Remake, Remodel
Opening Prayer
Lord, You have recast me from a vessel or wrath to a vessel of mercy. Use me accordingly.
Read Romans 9:19–29
19 One of you will say to me: “Then why does God still blame us? For who is able to resist his will?” 20 But who are you, a human being, to talk back to God? “Shall what is formed say to the one who formed it, ‘Why did you make me like this?’” 21 Does not the potter have the right to make out of the same lump of clay some pottery for special purposes and some for common use?

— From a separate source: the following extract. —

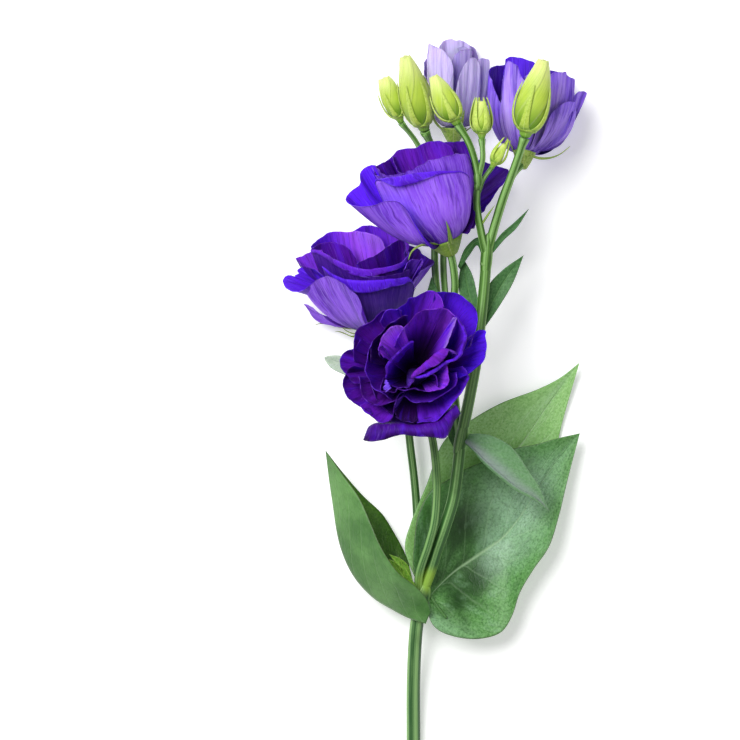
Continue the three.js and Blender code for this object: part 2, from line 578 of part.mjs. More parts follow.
function budCalyxSolids(name) {
  const { place, length } = budFrame(buds[name]);
  const { radius, spread } = buds[name];
  const line = new THREE.SplineCurve(budProfile.map(([r, h]) => new THREE.Vector2(radius * r, 2.2 + (length - 2.2) * h)));
  const [foot, rim] = [line.getPoint(0), line.getPoint(0.16)];
  const cup = turned(
    [[0, stemGap], [1.2, stemGap], [outside(foot, 1.5), foot.y - 0.9], [outside(rim, 1.5), rim.y],
      [outside(rim, 0.55), rim.y], [outside(foot, 0.55), foot.y - 0.4], [0, foot.y - 0.5]],
    10,
    place,
  );
  const sepals = [0, 72, 144, 216, 288].map((angle) =>
    sepalBlade((u, v) => {
      const q = line.getPoint(0.1 + 0.62 * v);
      const away = outside(q, 1.03 + spread * 1.6 * v * v);
      const half = 0.22 * radius * (1 - v) + 0.3;
      const point = new THREE.Vector3(away * Math.cos(Math.PI / 10), u * half, q.y);
      return point.applyAxisAngle(new THREE.Vector3(0, 0, 1), degrees(angle)).applyMatrix4(place);
    }, 2),
  );
  return [cup, ...sepals];
}

// Nodes, in the order in which each keeps clear of those before it.

const made = [];

function add(name, colour, solids, roughness = 0.6) {
  let solid = fuse(solids);
  for (const earlier of made) {
    if (solid.intersect(earlier.cutter()).volume() > 0) solid = solid.subtract(earlier.cutter());
  }
  const largest = solid.decompose().sort((a, b) => b.volume() - a.volume())[0];
  let cutter;
  made.push({
    name,
    colour,
    roughness,
    solid: largest,
    cutter: () => (cutter ??= fuse(solids.map((one) => grown(one, clearance)))),
  });
}

add("stem", colours.stem, stemSolids());
for (const name of Object.keys(buds)) {
  add(`bud_${name}_calyx`, colours.calyx, budCalyxSolids(name));
  add(`bud_${name}_petals`, colours.bud, [budSolid(name)], 0.5);
}
for (const name of Object.keys(flowers)) {
  add(`bloom_${name}_calyx`, colours.calyx, bloomCalyxSolids(name));
  add(`bloom_${name}_petals`, blooms[name].colour, bloomSolids(name), 0.5);
}
for (const [name, leaf] of Object.entries(leaves)) {
  add(name, leaf.colour, [blade(leafSheet(leaf), ...leaf.grid, leafThickness)]);
}

function meshOf({ name, colour, roughness, solid }) {
  const mesh = solid.getMesh();
  const geometry = new THREE.BufferGeometry();
  geometry.setAttribute("position", new THREE.BufferAttribute(mesh.vertProperties, 3));
  geometry.setIndex(new THREE.BufferAttribute(mesh.triVerts, 1));
  geometry.computeVertexNormals();
  const object = new THREE.Mesh(geometry, new THREE.MeshStandardMaterial({ color: colour, roughness, metalness: 0 }));
  object.name = name;
  return object;
}

const lisianthus = new THREE.Group();
made.forEach((node) => lisianthus.add(meshOf(node)));

export default lisianthus;
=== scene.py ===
import math
import bpy
import numpy as np
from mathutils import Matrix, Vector
from mathutils.bvhtree import BVHTree


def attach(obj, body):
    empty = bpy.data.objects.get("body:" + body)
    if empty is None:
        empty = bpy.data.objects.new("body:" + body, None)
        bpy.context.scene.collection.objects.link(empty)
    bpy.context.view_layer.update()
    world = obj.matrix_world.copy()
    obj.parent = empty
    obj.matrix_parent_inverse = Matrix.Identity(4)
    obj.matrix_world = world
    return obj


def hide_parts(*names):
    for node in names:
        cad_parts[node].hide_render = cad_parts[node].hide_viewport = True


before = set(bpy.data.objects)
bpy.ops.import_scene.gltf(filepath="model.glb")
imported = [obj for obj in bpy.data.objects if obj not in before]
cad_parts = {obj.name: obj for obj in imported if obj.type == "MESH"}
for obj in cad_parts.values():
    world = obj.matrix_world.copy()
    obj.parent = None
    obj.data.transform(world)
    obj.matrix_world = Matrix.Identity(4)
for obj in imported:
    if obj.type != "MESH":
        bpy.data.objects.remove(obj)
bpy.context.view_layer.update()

print("loaded the packed spray")

# everything but the studio is written in millimetres and becomes metres when a mesh is made
mm = 0.001
upwards = (0, 0, 1)
fullTurn = 2 * math.pi


# curves

def stepLengths(table):
    return np.linalg.norm(np.diff(table, axis=0), axis=1)


def splineTable(points, count=240, even=True):
    # points on a smooth line through the given ones; even spacing by length, or by control point
    p = np.array(points, float)
    n = len(p) - 1
    p = np.vstack([2 * p[0] - p[1], p, 2 * p[-1] - p[-2]])
    steps = np.linspace(0, n, count * 3 + 1)
    k = np.minimum(steps.astype(int), n - 1)
    w = (steps - k)[:, None]
    a, b, c, d = p[k], p[k + 1], p[k + 2], p[k + 3]
    ab, bc, cd = [np.maximum(np.linalg.norm(two - one, axis=1), 1e-6)[:, None] ** 0.5
                  for one, two in ((a, b), (b, c), (c, d))]
    start = ((b - a) / ab - (c - a) / (ab + bc) + (c - b) / bc) * bc
    end = ((c - b) / bc - (d - b) / (bc + cd) + (d - c) / cd) * bc
    dense = b + start * w + (-3 * b + 3 * c - 2 * start - end) * w ** 2 + (2 * b - 2 * c + start + end) * w ** 3
    if not even:
        return dense[::3]
    run = np.concatenate([[0], np.cumsum(stepLengths(dense))])
    at = np.linspace(0, run[-1], count + 1)
    return np.stack([np.interp(at, run, line) for line in dense.T], axis=1)


def onTable(table, t):
    at = np.clip(t, 0, 1) * (len(table) - 1)
    return np.stack([np.interp(at, np.arange(len(table)), line) for line in table.T], axis=-1)


def easeIn(x):
    return x * x * (3 - 2 * x)


def unit(vectors):
    return vectors / np.maximum(np.linalg.norm(vectors, axis=-1, keepdims=True), 1e-9)


def aside(vectors, axis):
    # what is left of them across the axis
    return vectors - (vectors @ axis)[..., None] * axis


def placement(base, towards, top):
    # a flower's own frame: its base, then the side that faces up on the plant, across, and its axis
    axis = unit(np.array(towards, float))
    front = unit(aside(np.array(top, float), axis))
    return np.array(base, float), np.stack([front, np.cross(axis, front), axis])


def placed(points, place, turn=0.0):
    base, axes = place
    c, s = math.cos(math.radians(turn)), math.sin(math.radians(turn))
    x = points[..., 0] * c - points[..., 1] * s
    y = points[..., 0] * s + points[..., 1] * c
    return base + x[..., None] * axes[0] + y[..., None] * axes[1] + points[..., 2:3] * axes[2]


# meshes

def makeMesh(name, vertices, faces, layers=(), materials=()):
    mesh = bpy.data.meshes.new(name)
    mesh.from_pydata((np.asarray(vertices) * mm).tolist(), [], [list(map(int, f)) for f in faces])
    corner = np.empty(len(mesh.loops), np.int32)
    mesh.loops.foreach_get("vertex_index", corner)
    for layerName, values in zip(("sheet", "tone", "own"), layers):
        mesh.uv_layers.new(name=layerName).data.foreach_set("uv", np.asarray(values, np.float32)[corner].ravel())
    for material in materials:
        mesh.materials.append(material)
    mesh.polygons.foreach_set("use_smooth", np.ones(len(mesh.polygons), bool))
    mesh.update()
    piece = bpy.data.objects.new(name, mesh)
    bpy.context.scene.collection.objects.link(piece)
    return piece


class MeshParts:
    # gathers grids of points into one mesh. Each point has its place on the sheet (across, along), its tone
    # (inside 0 or outside 1, and a number of the sheet's own) and, for petals, its own painted light and shade and its
    # warmth
    def __init__(self):
        self.points, self.faces, self.uv, self.tone, self.own, self.count = [], [], [], [], [], 0

    def add(self, points, faces, uv, tone, own=None):
        self.points.append(points)
        self.faces += [[i + self.count for i in f] for f in faces]
        self.uv.append(uv)
        self.tone.append(tone)
        self.own.append(np.full((len(points), 2), 0.5) if own is None else own)
        self.count += len(points)

    def make(self, name, material):
        points, *layers = [np.vstack(part) for part in (self.points, self.uv, self.tone, self.own)]
        return makeMesh(name, points, self.faces, layers, [material])

    def tree(self):
        # for laying something on this surface
        return BVHTree.FromPolygons(np.vstack(self.points).tolist(), self.faces)


def heightOn(surface, point):
    hit = surface.ray_cast((point[0], point[1], 200), (0, 0, -1))[0]
    return None if hit is None else hit.z


def sheetGrid(across, along):
    v, u = np.meshgrid(np.linspace(0, 1, along + 1), np.linspace(-1, 1, across + 1), indexing="ij")
    return u, v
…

22 What if God, although choosing to show his wrath and make his power known, bore with great patience the objects of his wrath—prepared for destruction? 23 What if he did this to make the riches of his glory known to the objects of his mercy, whom he prepared in advance for glory— 24 even us, whom he also called, not only from the Jews but also from the Gentiles? 25 As he says in Hosea:
“I will call them ‘my people’ who are not my people;
and I will call her ‘my loved one’ who is not my loved one,”
26 and,
“In the very place where it was said to them,
‘You are not my people,’
there they will be called ‘children of the living God.’”
27 Isaiah cries out concerning Israel:
“Though the number of the Israelites be like the sand by the sea,
only the remnant will be saved.
28 For the Lord will carry out
his sentence on earth with speed and finality.”
29 It is just as Isaiah said previously:
“Unless the Lord Almighty
had left us descendants,
we would have become like Sodom,
we would have been like Gomorrah.”
New International Version (NIV)
Holy Bible, New International Version®, NIV® Copyright ©1973, 1978, 1984, 2011 by Biblica, Inc.® Used by permission. All rights reserved worldwide.
Reflect
“You, Lord, are our Father. We are the clay, you are the potter; we are all the work of your hand” (Isa. 64:8).
In the previous verses, Paul quoted from the stories of the patriarchs and the exodus. Now he moves to the prophets, particularly to the exile where God had judged and remade his people. The central image, the potter and the clay, is found in Isaiah and Jeremiah. The potter’s aim is to make a pot through which he can fulfill his purposes and promises for the world. He is making “vessels of mercy” (23, AV), people through whom his mercy can be shown to the world. The raw material is not inanimate clay, however, but fallen flesh-and-blood human beings who are resistant to his will. So the pot has to be remade. Paul quotes from Hosea: God’s people would have to be “not my people” for a time (25,26). Then from Isaiah’s prophecy: God’s promises would be fulfilled through a remnant of Israel (28,29). The precedents show that God’s dealings with Israel are ultimately for the sake of the world, not for Israel’s sake alone.
These reflections about Israel are part of a longer argument. They have an application to the church. At an individual level we may read every situation from the perspective of its effect on us. God’s love for us is not in doubt, but his concern is for the impact of his love and mercy through us. That is our purpose. Because we are secure in Christ we can risk ourselves for others. If we are absorbed with ourselves, then the potter needs to remake us.
At a church level, local or denominational, we do not exist for our own sake. We as a community exist for God’s purposes in the world. We need to remain open to the potter’s remodeling. God will fulfill his promises, but he wishes to act through his people, not despite them.
Apply
When is the last time you told God no? Do you realize the folly of this? The thing being formed should not reply against the hand doing the forming because that same hand can completely reconfigure the vessel.
Closing prayer
While clay remains soft, the potter can reshape it. Lord, keep me from growing hard. Remake me as You will. Use me to share Your mercy.